M got me thinking about rap. It made sense to be multi-disciplinary, after all, he was studying to become a lawyer. He was also a fervent Christian so his rhymes leaned heavily into biblical scriptures and stories that affirmed his faith and engendered moral values. I was weaned off gangster rap, so I fancied myself as some protégé of my rap heroes; My rhymes were about brags and self-adulation.

Our room in Block 5 Fajuyi Hall became the hub for rappers like the fair, slight and somewhat impatient White Mask, whose flows were flighty and his punchlines rapid like Eminem.

Then there was West Old Dog with a deep baritone voice and contemplative style. Cold Stone, who wasn’t quite an ice-cream confectionery—he shaved his bald head and had a remarkably thin voice and grabbed his crotch whenever he rapped.

I was not on an equal footing with these veterans who had demos and collaborations that were making headways in the underground rap circuit but it was good to be in their company.


M was the meeting point; somewhere between reformed reprobate and wise arbiter—we would hold court outside the room on Block 5, discussing life issues and rap legends from Nas to Talib Kwali to Lupe Fiasco and to the dominant gangster rap that popularised stories about the grim realities of violence on American streets.


We were ecstatic when M landed a deal with a torchlight-wielding rapper on a decline at the time. The prospect of his trajectory as a rapper under this label seemed shaky at the time, but good news was good news and we took his record deal as a long-time-coming sweet reward for his efforts in the game. Although M was to be a lawyer, it was important that music, his main calling, was getting that deserved attention. He appeared in a music video of his principal and we saw bigger things ahead of him.


Over the Harmattan holidays, M recorded a number of tracks in preparedness for his album which he played for us. The most memorable for me was a King Sunny Ade sample that took a line from a playful Ariya refrain that translates from Yoruba as follows: “don’t touch that sensitive place, just dance with me daddy. “

This line became M’s hook to which he built the scaffolding of a story about the abuse of women within a patriarchal context. This was way before the feminist rhetoric Fuck the Patriarchy became trendy on social media. This was before social media became a thing.

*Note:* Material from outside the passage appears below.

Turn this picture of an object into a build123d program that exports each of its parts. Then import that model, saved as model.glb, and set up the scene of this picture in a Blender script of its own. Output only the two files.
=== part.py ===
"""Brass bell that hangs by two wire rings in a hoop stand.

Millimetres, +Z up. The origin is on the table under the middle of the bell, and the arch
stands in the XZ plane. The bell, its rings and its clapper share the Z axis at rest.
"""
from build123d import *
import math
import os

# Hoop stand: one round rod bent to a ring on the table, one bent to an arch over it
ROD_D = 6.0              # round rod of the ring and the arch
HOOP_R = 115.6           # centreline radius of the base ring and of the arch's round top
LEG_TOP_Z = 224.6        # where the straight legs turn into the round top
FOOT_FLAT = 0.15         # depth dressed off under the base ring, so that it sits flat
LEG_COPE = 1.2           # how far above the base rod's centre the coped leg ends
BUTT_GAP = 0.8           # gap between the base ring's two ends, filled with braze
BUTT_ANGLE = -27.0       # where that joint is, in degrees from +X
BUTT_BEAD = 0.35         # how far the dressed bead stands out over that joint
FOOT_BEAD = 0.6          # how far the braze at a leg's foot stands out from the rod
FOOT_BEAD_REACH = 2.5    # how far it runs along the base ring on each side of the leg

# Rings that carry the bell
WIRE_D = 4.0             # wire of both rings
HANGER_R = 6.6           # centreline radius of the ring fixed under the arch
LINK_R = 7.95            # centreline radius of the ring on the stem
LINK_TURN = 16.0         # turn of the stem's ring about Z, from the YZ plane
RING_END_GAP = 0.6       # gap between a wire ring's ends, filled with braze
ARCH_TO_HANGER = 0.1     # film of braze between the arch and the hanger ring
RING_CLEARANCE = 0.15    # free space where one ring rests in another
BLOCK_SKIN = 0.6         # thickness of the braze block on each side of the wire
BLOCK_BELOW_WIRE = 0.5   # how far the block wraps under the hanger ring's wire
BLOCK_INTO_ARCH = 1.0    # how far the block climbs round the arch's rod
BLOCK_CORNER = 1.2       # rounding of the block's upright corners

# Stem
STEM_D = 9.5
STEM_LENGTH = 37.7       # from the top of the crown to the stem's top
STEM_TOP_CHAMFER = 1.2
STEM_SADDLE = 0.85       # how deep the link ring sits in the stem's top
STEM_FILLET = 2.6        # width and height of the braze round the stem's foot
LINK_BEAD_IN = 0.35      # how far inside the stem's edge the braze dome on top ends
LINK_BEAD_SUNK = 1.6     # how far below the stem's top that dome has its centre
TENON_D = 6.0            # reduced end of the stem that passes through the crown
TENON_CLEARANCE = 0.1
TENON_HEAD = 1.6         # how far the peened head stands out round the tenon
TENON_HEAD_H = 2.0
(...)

It was a rude shock when M returned from Lagos one weekend and said he had eased out of his record deal. His reason: his principal had been making false claims, bragging about a huge sign-on advance paid out to him, when, in reality, he got nothing.

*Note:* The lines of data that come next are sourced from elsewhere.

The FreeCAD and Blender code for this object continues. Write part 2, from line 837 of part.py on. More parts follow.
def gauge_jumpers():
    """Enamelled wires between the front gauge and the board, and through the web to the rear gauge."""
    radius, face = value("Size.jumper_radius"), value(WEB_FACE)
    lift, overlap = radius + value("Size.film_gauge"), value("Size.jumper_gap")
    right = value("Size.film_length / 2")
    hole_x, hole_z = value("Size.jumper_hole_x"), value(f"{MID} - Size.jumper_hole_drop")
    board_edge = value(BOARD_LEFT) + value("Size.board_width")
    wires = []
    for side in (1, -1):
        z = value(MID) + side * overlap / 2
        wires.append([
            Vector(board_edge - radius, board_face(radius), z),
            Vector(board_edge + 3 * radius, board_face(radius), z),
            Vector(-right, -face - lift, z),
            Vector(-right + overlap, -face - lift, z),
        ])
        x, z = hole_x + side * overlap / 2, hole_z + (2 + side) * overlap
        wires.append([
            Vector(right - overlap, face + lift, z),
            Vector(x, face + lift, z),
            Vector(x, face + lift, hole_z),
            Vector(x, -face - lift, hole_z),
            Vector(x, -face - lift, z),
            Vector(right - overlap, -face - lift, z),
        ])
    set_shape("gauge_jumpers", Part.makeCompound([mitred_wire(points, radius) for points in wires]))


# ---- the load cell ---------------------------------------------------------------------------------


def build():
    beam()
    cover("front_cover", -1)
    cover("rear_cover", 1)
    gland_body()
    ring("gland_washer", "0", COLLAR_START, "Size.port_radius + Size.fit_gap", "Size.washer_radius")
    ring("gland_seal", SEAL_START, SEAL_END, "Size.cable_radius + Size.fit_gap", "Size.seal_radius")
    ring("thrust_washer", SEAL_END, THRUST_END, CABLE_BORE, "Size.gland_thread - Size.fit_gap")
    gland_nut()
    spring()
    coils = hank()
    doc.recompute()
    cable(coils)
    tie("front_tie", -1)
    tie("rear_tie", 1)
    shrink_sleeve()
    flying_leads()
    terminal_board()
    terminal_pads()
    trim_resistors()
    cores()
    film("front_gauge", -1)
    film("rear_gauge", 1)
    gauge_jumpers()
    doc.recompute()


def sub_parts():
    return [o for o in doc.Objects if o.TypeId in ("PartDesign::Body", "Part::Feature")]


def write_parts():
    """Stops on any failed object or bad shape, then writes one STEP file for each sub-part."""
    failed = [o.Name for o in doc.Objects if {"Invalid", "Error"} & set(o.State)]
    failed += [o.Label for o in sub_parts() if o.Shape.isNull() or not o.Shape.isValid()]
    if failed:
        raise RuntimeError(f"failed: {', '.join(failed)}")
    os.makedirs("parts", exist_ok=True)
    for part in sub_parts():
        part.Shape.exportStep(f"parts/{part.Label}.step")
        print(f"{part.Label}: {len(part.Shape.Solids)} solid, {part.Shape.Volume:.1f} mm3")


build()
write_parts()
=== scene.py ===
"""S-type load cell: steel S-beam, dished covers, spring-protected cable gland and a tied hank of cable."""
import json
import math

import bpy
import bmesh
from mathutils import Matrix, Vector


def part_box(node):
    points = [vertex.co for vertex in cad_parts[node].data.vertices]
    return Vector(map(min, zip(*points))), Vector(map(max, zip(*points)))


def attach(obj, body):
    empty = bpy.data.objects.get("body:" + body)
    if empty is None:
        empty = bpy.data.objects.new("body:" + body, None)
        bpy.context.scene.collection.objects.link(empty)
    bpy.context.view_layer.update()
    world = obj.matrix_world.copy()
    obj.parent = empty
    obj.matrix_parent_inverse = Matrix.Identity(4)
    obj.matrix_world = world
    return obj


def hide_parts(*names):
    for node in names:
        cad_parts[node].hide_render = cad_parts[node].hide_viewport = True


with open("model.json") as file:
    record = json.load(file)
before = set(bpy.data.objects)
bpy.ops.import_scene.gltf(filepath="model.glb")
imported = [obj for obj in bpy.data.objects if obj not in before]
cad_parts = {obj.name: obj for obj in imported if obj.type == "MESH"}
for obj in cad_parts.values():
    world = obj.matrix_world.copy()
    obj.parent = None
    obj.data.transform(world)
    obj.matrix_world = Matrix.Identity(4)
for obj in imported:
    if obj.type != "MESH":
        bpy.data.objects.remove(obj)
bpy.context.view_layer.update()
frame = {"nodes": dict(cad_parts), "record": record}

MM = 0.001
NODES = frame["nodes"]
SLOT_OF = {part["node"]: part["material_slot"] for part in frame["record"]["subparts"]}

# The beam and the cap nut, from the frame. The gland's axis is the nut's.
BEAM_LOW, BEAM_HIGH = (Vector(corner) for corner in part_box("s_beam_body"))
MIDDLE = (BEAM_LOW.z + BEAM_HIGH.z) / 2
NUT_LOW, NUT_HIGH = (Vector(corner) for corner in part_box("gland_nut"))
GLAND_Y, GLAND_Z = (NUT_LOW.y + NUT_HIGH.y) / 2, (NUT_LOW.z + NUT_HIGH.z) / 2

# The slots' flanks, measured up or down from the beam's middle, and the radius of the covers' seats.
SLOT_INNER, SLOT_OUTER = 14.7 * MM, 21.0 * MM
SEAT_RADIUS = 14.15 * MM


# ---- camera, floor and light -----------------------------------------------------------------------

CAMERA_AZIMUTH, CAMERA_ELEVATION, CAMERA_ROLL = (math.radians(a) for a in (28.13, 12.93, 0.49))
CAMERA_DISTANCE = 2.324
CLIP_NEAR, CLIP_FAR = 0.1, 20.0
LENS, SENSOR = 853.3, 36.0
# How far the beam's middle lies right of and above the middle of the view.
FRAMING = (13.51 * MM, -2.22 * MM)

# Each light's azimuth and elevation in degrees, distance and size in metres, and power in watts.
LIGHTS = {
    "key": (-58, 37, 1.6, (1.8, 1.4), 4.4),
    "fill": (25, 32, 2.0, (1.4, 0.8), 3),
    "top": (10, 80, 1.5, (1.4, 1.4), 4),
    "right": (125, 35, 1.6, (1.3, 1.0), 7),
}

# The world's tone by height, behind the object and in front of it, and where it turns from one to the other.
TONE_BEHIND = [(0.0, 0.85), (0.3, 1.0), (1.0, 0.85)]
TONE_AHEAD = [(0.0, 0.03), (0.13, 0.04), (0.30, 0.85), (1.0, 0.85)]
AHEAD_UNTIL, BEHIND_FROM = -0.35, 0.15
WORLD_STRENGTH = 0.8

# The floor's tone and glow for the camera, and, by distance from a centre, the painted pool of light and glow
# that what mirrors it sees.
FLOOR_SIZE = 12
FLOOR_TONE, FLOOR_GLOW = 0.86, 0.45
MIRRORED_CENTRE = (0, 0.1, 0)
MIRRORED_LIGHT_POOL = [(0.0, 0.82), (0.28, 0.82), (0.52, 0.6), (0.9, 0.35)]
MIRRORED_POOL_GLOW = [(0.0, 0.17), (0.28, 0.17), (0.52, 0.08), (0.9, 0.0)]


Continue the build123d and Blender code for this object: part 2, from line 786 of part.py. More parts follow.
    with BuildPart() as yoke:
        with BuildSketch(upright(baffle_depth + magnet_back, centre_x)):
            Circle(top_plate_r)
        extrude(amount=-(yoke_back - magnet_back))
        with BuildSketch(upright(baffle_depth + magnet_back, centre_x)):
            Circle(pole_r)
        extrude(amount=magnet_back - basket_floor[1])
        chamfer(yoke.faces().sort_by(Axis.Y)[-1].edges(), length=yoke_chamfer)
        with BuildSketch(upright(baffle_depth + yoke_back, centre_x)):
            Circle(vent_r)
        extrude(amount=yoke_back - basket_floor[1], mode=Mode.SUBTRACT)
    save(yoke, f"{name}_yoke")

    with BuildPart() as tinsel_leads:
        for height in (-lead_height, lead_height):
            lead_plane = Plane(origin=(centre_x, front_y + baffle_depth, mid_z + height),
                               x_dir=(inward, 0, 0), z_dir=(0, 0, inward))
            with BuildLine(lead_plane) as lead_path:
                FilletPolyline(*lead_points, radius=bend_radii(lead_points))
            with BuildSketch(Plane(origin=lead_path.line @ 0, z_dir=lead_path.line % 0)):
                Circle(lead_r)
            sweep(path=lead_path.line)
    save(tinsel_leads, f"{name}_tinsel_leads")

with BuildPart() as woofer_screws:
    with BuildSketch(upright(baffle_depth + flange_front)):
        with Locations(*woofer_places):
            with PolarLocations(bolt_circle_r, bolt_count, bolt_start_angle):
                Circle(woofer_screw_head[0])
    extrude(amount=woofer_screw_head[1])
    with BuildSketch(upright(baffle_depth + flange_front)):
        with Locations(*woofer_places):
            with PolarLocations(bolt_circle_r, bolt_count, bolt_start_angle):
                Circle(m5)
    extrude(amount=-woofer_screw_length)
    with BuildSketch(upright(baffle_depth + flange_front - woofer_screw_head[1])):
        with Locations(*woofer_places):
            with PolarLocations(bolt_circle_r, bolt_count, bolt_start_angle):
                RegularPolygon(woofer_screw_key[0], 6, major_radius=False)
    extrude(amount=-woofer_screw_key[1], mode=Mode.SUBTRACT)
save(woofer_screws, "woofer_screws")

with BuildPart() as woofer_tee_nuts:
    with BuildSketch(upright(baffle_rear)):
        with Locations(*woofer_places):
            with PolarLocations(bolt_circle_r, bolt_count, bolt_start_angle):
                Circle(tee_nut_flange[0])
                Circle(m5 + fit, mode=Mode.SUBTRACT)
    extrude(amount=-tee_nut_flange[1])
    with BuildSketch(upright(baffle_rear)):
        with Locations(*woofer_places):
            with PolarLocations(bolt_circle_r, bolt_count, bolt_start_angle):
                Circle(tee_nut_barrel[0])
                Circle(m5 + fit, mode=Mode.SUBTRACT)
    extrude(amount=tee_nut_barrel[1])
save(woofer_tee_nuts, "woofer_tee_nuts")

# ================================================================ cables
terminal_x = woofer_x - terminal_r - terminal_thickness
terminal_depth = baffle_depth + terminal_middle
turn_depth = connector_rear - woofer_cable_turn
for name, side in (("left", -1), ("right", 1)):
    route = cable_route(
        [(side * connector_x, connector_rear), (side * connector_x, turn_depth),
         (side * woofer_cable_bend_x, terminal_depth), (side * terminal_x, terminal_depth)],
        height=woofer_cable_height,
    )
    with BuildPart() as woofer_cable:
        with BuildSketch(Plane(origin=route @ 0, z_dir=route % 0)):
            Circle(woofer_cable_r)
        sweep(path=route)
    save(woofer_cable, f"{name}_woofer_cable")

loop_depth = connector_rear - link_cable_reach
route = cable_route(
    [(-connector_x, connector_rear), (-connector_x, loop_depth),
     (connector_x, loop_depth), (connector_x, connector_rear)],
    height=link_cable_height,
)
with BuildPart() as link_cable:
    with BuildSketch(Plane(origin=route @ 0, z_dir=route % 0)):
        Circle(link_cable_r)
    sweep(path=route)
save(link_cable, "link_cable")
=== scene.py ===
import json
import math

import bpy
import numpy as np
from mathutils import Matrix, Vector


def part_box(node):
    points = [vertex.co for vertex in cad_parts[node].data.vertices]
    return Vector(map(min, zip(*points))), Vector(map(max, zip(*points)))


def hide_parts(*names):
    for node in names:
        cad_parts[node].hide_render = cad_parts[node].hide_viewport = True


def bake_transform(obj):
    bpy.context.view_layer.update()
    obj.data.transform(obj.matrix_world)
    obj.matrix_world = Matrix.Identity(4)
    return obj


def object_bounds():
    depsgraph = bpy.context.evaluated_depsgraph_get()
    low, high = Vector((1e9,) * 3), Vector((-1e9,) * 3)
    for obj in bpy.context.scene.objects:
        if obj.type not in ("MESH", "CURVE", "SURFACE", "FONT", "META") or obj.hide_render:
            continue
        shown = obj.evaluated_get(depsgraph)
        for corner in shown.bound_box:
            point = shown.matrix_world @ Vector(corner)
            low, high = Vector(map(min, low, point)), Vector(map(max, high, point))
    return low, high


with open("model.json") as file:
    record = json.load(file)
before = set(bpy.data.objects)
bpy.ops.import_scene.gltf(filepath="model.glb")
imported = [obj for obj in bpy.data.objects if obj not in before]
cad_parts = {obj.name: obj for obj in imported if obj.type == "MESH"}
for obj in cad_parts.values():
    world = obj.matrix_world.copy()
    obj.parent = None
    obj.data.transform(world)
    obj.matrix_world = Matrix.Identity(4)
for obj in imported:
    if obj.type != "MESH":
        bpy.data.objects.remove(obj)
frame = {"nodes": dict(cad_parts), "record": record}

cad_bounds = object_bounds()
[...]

15 years later, none of those rappers we used to do freestyle ciphers with blew. The last time I saw M, he was bootlegging his own CDs at a mall in Lagos. I purchased a copy at a price, in excess of the unit price, but I was disappointed that it was not an album like the track listing indicated—there was just one track and its instrumental. 

M gave me my stage alias at the time: Buck (my biggest punch line: if this was a movie then it will be a Buck’s office hit!) and he used to hail me as Hip-Hop’s worse nightmare.


In retrospect, I was, more appropriately, Hip-Hop’s shortest nightmare.